Aim of the task
Reproduce the material that follows, please, but only from its first line to the line containing "import Module from", inclusive.
%%
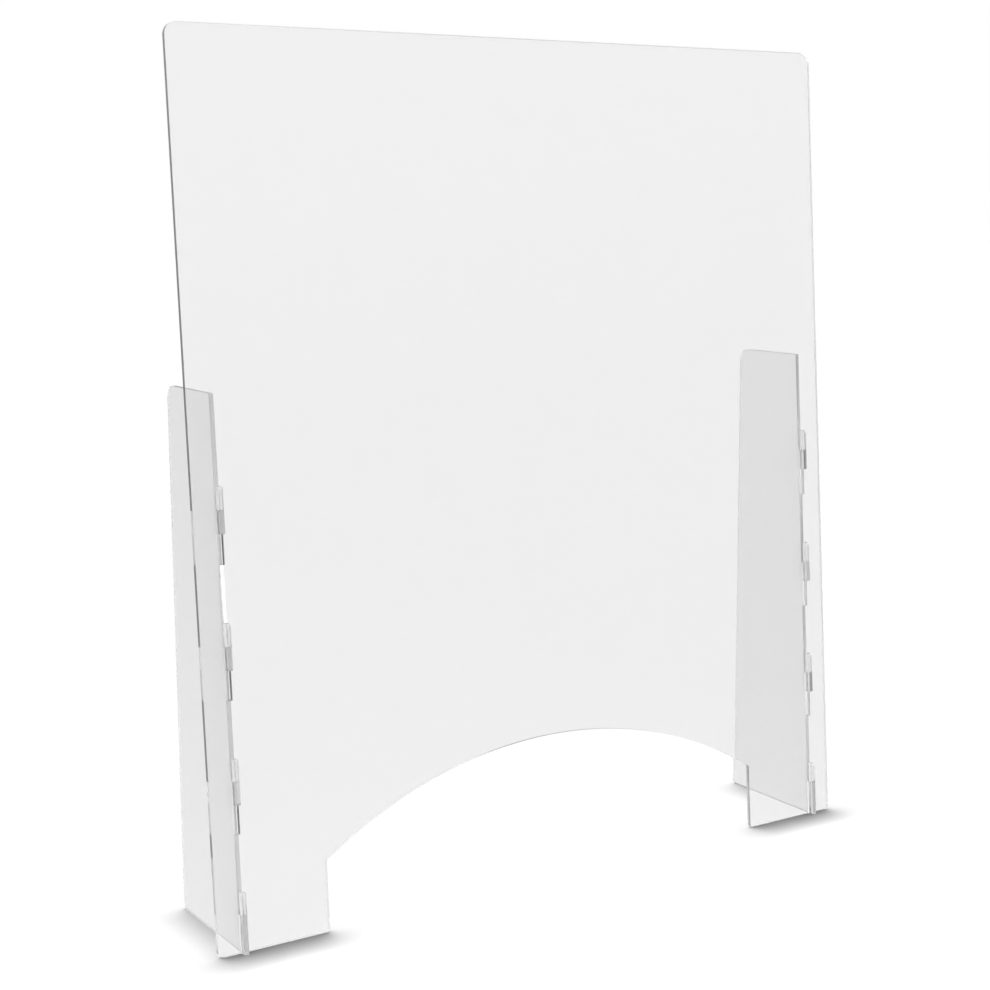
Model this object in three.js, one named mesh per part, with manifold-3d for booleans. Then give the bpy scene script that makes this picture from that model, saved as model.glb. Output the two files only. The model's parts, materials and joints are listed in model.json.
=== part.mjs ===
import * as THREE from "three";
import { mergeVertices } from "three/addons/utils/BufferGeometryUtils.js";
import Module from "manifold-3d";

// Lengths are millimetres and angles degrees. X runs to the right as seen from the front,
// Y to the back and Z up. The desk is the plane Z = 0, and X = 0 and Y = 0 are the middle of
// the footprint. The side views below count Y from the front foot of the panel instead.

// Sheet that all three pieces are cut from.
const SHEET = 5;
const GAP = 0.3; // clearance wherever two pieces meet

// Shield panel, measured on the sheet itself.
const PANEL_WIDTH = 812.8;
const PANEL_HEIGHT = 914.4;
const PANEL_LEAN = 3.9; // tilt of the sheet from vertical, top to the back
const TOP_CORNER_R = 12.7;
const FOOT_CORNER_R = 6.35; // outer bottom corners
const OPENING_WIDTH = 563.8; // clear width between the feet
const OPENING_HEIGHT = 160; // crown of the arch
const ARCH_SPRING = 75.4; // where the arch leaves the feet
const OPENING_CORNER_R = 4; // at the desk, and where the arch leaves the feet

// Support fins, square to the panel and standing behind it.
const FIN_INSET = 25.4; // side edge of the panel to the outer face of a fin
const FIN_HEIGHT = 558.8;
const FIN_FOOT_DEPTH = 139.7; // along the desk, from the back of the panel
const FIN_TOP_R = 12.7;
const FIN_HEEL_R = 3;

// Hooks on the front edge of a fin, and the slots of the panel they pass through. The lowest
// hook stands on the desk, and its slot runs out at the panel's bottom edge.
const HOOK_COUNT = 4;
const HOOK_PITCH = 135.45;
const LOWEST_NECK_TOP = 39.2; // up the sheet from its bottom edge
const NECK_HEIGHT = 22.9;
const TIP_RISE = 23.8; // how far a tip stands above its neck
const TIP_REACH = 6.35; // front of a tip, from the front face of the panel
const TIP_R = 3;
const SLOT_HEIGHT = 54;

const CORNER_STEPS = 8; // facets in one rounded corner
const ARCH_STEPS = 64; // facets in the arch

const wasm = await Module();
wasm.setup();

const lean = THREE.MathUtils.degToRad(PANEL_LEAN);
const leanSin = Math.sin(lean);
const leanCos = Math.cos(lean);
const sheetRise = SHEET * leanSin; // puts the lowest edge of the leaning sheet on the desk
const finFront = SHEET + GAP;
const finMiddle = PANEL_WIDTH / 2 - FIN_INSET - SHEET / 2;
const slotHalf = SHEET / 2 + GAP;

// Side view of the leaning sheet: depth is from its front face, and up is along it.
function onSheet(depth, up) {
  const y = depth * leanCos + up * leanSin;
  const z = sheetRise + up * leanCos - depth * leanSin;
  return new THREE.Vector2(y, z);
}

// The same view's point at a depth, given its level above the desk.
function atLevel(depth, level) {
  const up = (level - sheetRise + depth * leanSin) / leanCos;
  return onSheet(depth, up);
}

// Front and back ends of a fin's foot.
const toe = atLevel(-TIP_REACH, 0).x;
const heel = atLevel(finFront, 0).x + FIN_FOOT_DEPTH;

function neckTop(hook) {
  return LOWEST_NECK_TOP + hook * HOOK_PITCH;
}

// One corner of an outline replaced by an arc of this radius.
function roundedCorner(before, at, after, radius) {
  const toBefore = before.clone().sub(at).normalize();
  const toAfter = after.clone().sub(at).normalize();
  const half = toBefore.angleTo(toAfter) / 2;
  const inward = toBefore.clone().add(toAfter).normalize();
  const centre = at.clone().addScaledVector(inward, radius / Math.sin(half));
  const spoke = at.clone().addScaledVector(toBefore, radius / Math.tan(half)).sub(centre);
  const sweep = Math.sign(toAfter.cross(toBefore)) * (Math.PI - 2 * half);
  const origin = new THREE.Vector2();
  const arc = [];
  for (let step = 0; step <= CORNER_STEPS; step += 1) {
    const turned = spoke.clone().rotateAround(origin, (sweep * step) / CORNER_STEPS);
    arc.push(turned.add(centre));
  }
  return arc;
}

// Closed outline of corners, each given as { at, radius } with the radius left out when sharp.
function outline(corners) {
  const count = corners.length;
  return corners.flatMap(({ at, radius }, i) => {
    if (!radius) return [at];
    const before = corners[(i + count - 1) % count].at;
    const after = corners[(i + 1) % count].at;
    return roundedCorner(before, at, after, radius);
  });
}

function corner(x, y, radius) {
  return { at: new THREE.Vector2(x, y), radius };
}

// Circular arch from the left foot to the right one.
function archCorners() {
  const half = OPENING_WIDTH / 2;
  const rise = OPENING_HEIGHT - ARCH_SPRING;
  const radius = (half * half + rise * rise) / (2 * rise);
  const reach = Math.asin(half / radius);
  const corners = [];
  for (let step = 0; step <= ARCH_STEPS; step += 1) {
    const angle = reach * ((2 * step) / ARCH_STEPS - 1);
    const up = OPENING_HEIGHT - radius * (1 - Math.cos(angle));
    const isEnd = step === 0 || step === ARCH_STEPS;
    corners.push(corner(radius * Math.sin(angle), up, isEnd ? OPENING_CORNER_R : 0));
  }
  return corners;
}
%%
Response
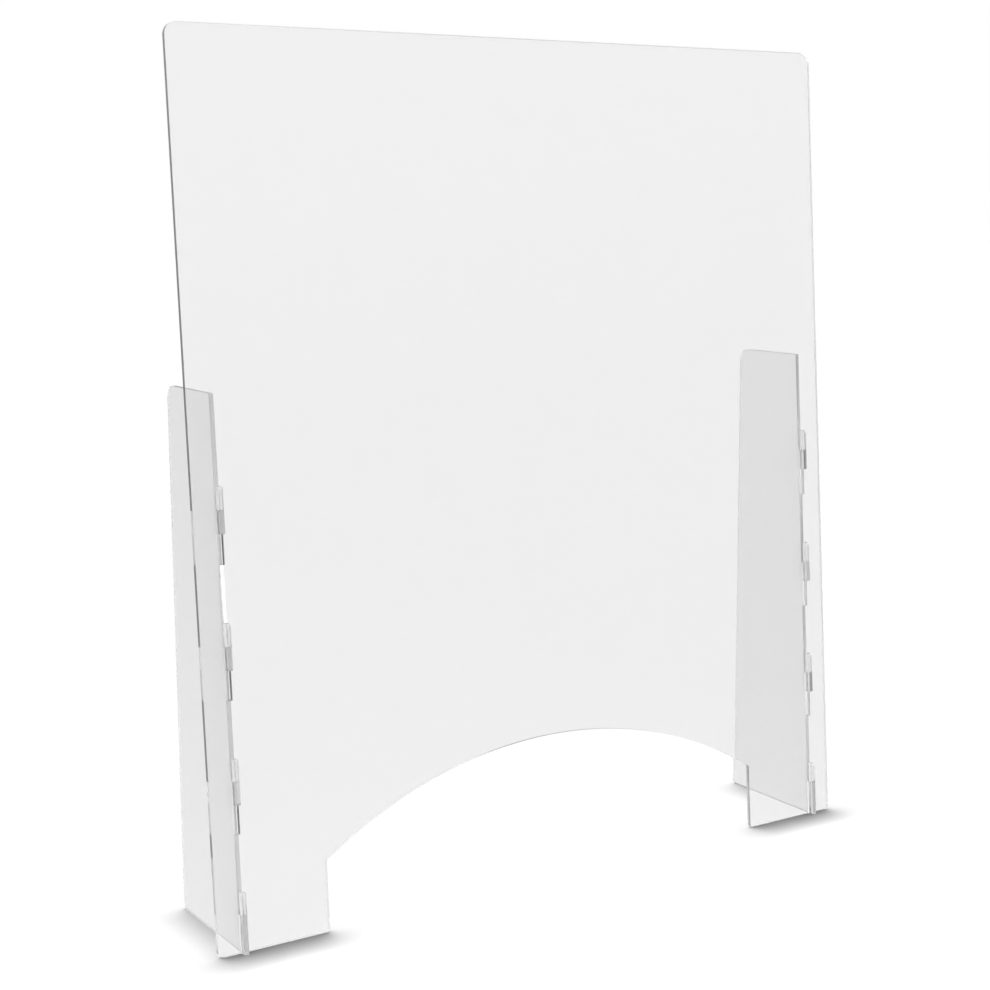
Model this object in three.js, one named mesh per part, with manifold-3d for booleans. Then give the bpy scene script that makes this picture from that model, saved as model.glb. Output the two files only. The model's parts, materials and joints are listed in model.json.
=== part.mjs ===
import * as THREE from "three";
import { mergeVertices } from "three/addons/utils/BufferGeometryUtils.js";
import Module from "manifold-3d";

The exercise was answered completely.